The case has several facets, which have been drawn out over several years. In October 2016, the Mannheim Regional Court stayed the infringement case from Philips against Archos (case ID: 2 O 227/15) concerning EP 15 71 988. This is unusual in German patent courts. However, the court found that a revocation of the patent by the Federal Patent Court seemed sufficiently likely.

In this instance, the court was right as, in January 2018, the Federal Patent Court nullified the patent in May 2020.

Philips appealed the judgment. As a result, the Federal Court of Justice upheld the nullity decision. Now the patent is lost, infringement proceedings at the Mannheim Regional Court are no longer pending.
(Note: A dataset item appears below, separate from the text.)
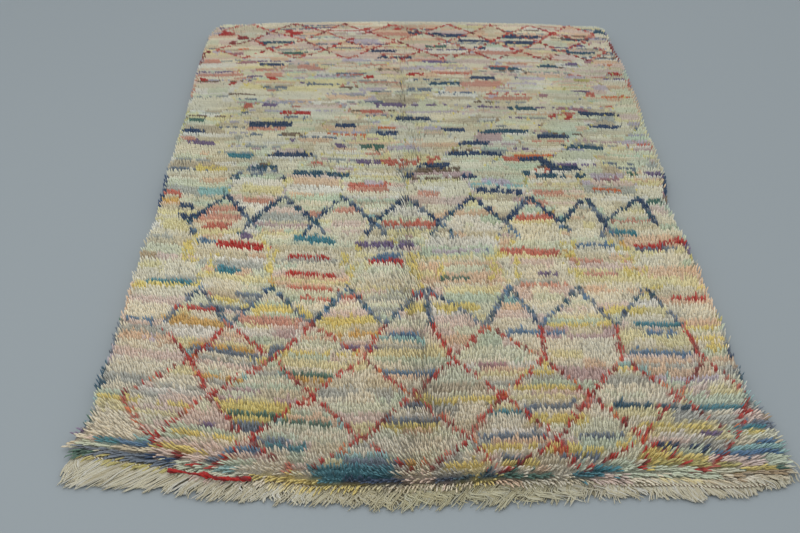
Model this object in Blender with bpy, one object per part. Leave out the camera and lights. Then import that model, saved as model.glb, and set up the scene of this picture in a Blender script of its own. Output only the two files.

In Germany, HTC has settled proceedings against Philips with regard to the same patent.

In Germany, around 14 patents are in dispute before the Mannheim and Düsseldorf patent courts. Four of the patents are SEPs. All others are implementation patents. The pan-European litigation contains a mixture of SEPs and implementation patents.

Lawyers for the long-term

The proceedings on 14 May took place via video conference. Philips has relied on its regular law firm Eisenführ Speiser, with attorneys Henke and Ehlers regularly working for the group. Hoyng ROKH Monegier represents the electronics group in France and the Netherlands.

Philips patent, Wiko

Christoph Hewel

Wiko has also relied on Düsseldorf-based Vossius partner Andreas Kramer for some time. Kramer brought the case from his previous position at Arnold Ruess in 2018. However, Vossius worked alongside patent attorney Christoph Hewel from Munich firm Betten & Resch in the nullity aspects of the case.

Until recently, Hewel was a patent attorney at Paris-based firm Cabinet Beau de Loménie. Here, the relationship with Vossius began.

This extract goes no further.